I originally chose musical theatre as my major because, frankly, I didn't know what else to do. I was a musical theatre major at the creative arts high school I attended, and though I had no idea if it was a career I desired to pursue, I somewhat enjoyed performing so I chose it by default. I also figured it was a good way to receive scholarship money. When it came to deciding on a college, BSC ended up as my only option. You see, I only applied to Indiana University and Birmingham Southern. Yes, I know. It was not the smartest decision I could have made. But this time around, my lack of preparation lead me exactly where I need to be. I was placed on the waiting list for IU, and BSC offered me great scholarships. So there you have it.
I realize now how unbelievably risky that was. For the last year and a half I have, somewhat silently, worried myself over whether or not I had what it takes to plunge head first into this business. I wasn’t only interested in performing, but playwriting as well. Sure, I could “do it” but I didn’t know if I could do it well enough to make it in the real world. "If you imagine yourself doing anything else, than do that," I constantly heard my professors and fellow students fervently advise, "Because this job asks everything of you with a large possibility of not giving back financially." As a perfectionist, I didn't want anyone to know that I didn't "have it together". I attempted to hide the fact that my mind spun like an overactive merry-go-round, arguing myself dizzy with the fear that I was making a very big mistake. However, something in me told me to stay. That "something" was right.

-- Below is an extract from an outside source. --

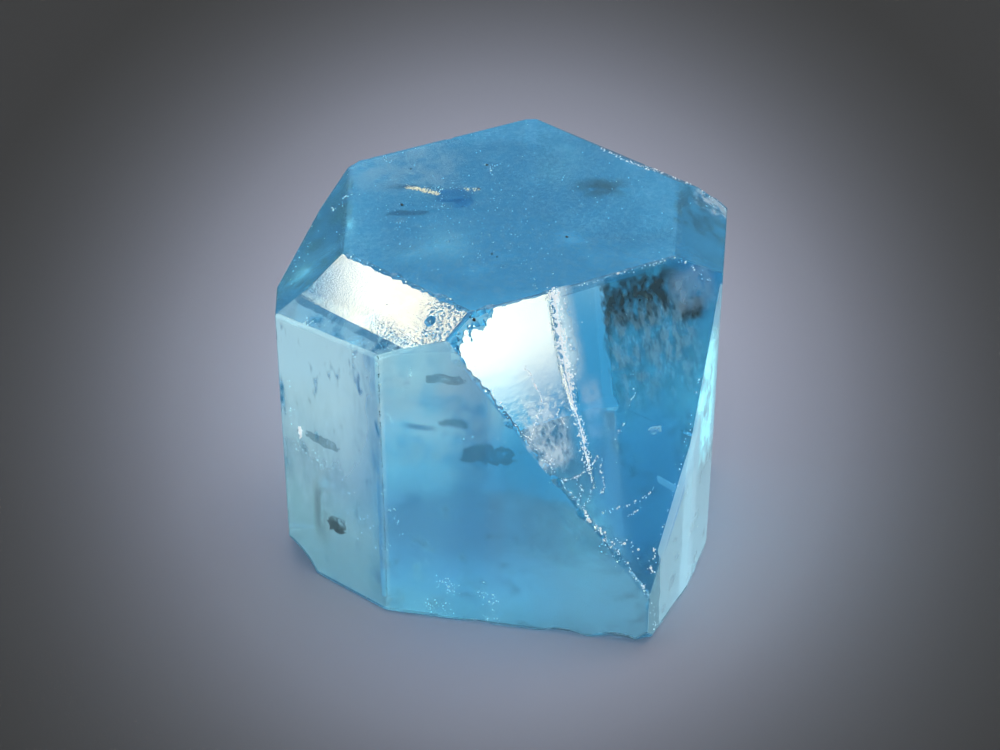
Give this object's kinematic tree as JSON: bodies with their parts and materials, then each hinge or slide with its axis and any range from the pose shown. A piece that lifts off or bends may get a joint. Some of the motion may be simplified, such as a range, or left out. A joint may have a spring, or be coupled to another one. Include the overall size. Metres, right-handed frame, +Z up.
{
  "type": "topaz crystal",
  "caption": "Clear sky-blue topaz crystal with a flat top face, sloping and upright faces and a flat cleaved foot that it stands on.",
  "frame": {"origin": "middle of the bounding box on the floor plane, in the flat cleaved foot", "axes": "+Z up along the crystal's long prism axis, out of the flat top face; -Y towards the broad upright front face and the large sloping face; +X towards the narrow upright faces on the right"},
  "size_m": [0.039, 0.0394, 0.0298],
  "materials": {
    "topaz": "clear natural crystal, bright unpolished growth faces with fine growth lines, worn and flaked edges"
  },
  "bodies": {
    "root": {"crystal": "topaz"}
  },
  "joints": []
}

Over the summer I discovered that my passion lies more in writing than performing. Over fall semester it became more and more evident to me that it’s what I want to do. But I was still afraid. The question, “Am I good enough?” hammered me down, among other questions revolving around my sense of ability, keeping me trapped in insecurity.
Last month when BSC held a master class with Ben Vereen, Ben called me out on my overwhelming fear failure. It was astonishingly liberating, however, no less of a struggle to be confronted with in front of about fifty of my colleagues and my professors. I couldn't have been bestowed with a better preface to my adventure here in Manhattan.

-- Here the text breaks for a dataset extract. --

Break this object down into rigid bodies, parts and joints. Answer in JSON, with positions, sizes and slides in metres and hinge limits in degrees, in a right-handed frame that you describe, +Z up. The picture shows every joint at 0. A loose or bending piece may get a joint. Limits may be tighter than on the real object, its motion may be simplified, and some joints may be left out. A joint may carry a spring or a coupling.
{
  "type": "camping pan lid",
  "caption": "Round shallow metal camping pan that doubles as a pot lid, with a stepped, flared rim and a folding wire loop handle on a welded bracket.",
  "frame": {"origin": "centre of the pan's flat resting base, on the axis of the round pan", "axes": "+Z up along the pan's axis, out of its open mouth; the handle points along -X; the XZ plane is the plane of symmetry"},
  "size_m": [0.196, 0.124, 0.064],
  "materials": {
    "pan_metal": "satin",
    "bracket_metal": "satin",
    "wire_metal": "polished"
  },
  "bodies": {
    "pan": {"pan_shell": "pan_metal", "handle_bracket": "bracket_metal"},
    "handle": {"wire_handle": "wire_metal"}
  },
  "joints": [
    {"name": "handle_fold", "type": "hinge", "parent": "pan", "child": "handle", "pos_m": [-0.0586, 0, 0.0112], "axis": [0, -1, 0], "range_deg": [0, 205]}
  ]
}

And somehow, everything fell together for me to come to New York for interim. Even though I had been planning it since second semester freshman year, the weight of my decision didn't become a reality until the taxi ride from JFK airport to the apartment in which I would have a mini freak out before realizing I wasn't going to get mugged if I walked outside. Then when I realized I was going to be fine, the thrill of independence over took me, and my level of confidence boosted to unbelievable levels. At first I thought it was just being in New York that brought about my oozing confidence. It was when I had time to calm down and realize that New York is just another city, another place that is full of routines, smelly trash, and busy people, that I realized it wasn't the city. I was so excited about my independence that I never gave my fear enough time to tell me that I couldn't do it.
There's still a feeling of fear and uncertainty at times, but now I know to ignore it, because I've been there, done that. I've proven to myself that it is possible. And honestly, I can't see myself doing anything else but theatre anyway. I only wish I could tell Ben!